In the well of understanding

In the well of understanding

Monday, September 28, 2009

Ideas Does Not A Reality Make



"It's a strange thing to go through life as a social experiment. If you were born of ideas, then all you have are ideas," so opens one of the chapters of Man Gone Down which chronicles the ups and downs of a Black intellectual raised in the post-Civil Rights Era at a climactic point in his life. It summed up a groundswell of feeling I was experiencing watching our current President at the UN and the subsequent G-20 Conference.

I could not help but wonder where were all the ideas of the pre-election fervor had gone. To my endless inquiries of EVIDENCE of change I have been met only with deaf replies. Where is the normalization of relations with Cuba? Where are much vaunted reforms? The closure of the wars abroad? The realization of smart power? The healthcare overhaul seems to be a mote in the eye which will be washed away like a speck of dirt during the morning's ablutions.

The reality is that the Obama Presidency itself is a grand idea, fed by the American imagination but simultaneously riddled with the shortfall of American idealism. Americans are haunted by the idea of equality, bracing to embrace the idea of it but unwilling to recognize that validating humanity means demystifying any particular notions of racial identity, cultural origin and thus any attachments-favorable and unfavorable-to these. In effect this particular Presidency is a social experiment, and experiments always imply a norm (i.e., control group) versus a delta (i.e., change group). Of course, the most snowed under regarding the experiment is the titular head of the country, and this is attributable to the realm of ideas without action that have circumscribed the world from which he has sprung.
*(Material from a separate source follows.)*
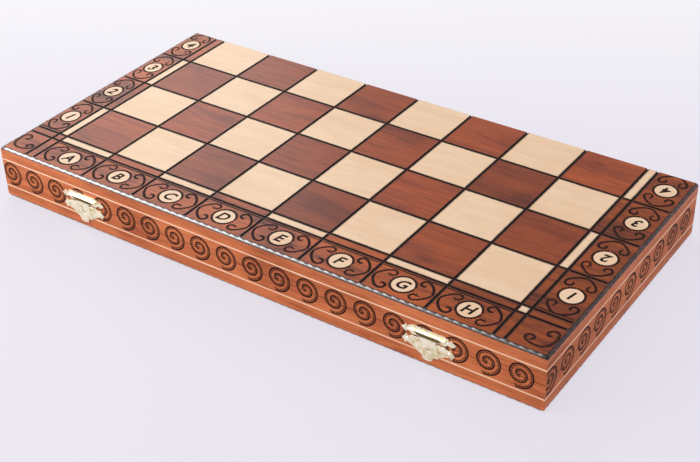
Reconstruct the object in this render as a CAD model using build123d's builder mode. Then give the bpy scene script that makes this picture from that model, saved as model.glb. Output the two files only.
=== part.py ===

I fear that an ensuring passage of the novel presages much of the future of Presidential idea: "I suppose I should have been a superhero or an agent with no mission-AWOL, lost, forgotten, like a cold war relic, the laboratory, the training camp blown-up, the notes destroyed, my creator insane or in ashes...I should have been a vampire or a werewolf. But if that were the case, then there would be some kind of unbroken bloodline tracing back to the original. I feel artificial, man-made, like saccharin or LSD, something synthetic that was fucked up but issued nonetheless. I should have been something inexplicable, but at the same time nameable-a tolerable paradox, a recognizable dichotomy...guardian of the land of the obvious; and, obviously, phenotypically different. My internal conflicts need be expressed not in words..."

But unfortunately words and ideas are all the grass which has grown since the taking of the oath. We are masters of the oratory, and wielders of the image, but manifestation is a discipline we have yet to brandish and exercise with truth. There were smatterings in the press of the term engagement in dealing with other sovereign powers last week. The veritable question is, "How engaged are we with ourselves within the American landscape?"

1 comment:

AnneB said...

I think I might be better with questions than answers ...

thanks for offering so many good ones, Sean!